I am glad to be able to tell the noble Earl that since the publication of the Final Report many warm-hearted people have volunteered to befriend these homeless chidren. All offers of voluntary assistance received by Government Departments are sent to local authorities or voluntary homes in the locality from which they come. I can assure the noble Earl that no good will is wasted, and I need hardly say how much those who run residential homes would welcome more visits to the children they look after, followed by letters and presents on birthdays and at Christmas. The really kind deed is to give one of these children a short holiday by the sea, or elsewhere, with other children of a similar age. I should have thought that many families would wish to take at least one homeless child for a holiday once a year. In some cases the holiday expenses can be met.

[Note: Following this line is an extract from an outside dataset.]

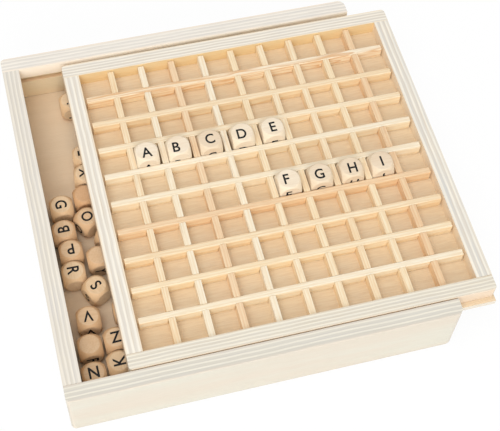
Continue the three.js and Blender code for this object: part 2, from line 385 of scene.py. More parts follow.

Of course, easily the greatest voluntary service is rendered by foster parents. There is a grave shortage of people who are willing to open their homes to these children, and we cannot extend the boarding-out system until volunteers with a genius for home-making come forward in much larger numbers. We should welcome whatever publicity women's organizations in town and country—such as the Women's Institutes and the Towns-women's Guilds—can give to the paramount need of homeless children for kind and conscientious full time foster parents. In the past, there has been almost everywhere a strong prejudice against boarding out children in the homes of professional people, and that has resulted in foster homes in this country being limited almost entirely to weekly wage earners. A child will certainly benefit from the wider resources of such a professional home, and what he or she does in later life is surely an irrelevant consideration. If only this old-fashioned prejudice can be removed, many more foster homes of first-class quality are likely to become available.

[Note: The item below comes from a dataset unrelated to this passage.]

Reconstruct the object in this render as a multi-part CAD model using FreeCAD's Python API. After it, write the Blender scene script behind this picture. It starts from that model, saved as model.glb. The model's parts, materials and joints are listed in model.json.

I am glad to be able to inform the noble Earl that further administrative action being taken this week, and I have in front of me now copies of four documents that will be issued to-night by the Home Office and the Ministry of Health to county councils and county borough authorities. Their aim is to encourage and help local authorities with the boarding-out of children to foster parents. As noble Lords will remember, the Curtis Committee recommended this as the ideal method in the great majority of cases. There are two sets of rules about boarding-out, drawn up mainly for the protection of the child, and they have been amended and assimilated in accordance with views expressed in the Report. They will come into force on January 1, 1947. There is a covering Memorandum on the Boarding Out of Children and Young Persons, which gives these authorities detailed directions and guidance about the right method of boarding-out, and again follows closely the lines of the Report. Finally, there is a joint circular from these two Departments which, among other immediate administrative improvements, suggests placing responsibility for finding homes and supervizing the boarded-out children in the hands of a single officer. This is a first step towards the type of local organization in charge of a children's officer so strongly recommended in the Curtis Report. I hope this will please the noble Lord, Lord Amulree, who stressed the importance of the children's officer.

THE EARL OF IDDESLEIGH

Will the noble Earl ensure that copies of these circulars are sent to voluntary societies as a matter of interest?

THE EARL OF LISTOWEL

I will see that the nobe Earl's request is transmitted to the two Departments concerned, and I do not think there will be any difficulty about that. In conclusion, I should like to ask noble Lords to do all they can, individually, in whatever part of the country they may live, to draw attention to what the public can do to help the authorities responsible for children in their neighbourhood. I feel that if there is this great co-operative effort between the public and the people directly responsible the conditions that we all wish to see improved will improve with the greatest possible speed.

THE EARL OF IDDESLEIGH

My Lords, I am very grateful to the noble Earl for his reply, and I thank him for the courtesy with which he answered all the numerous questions.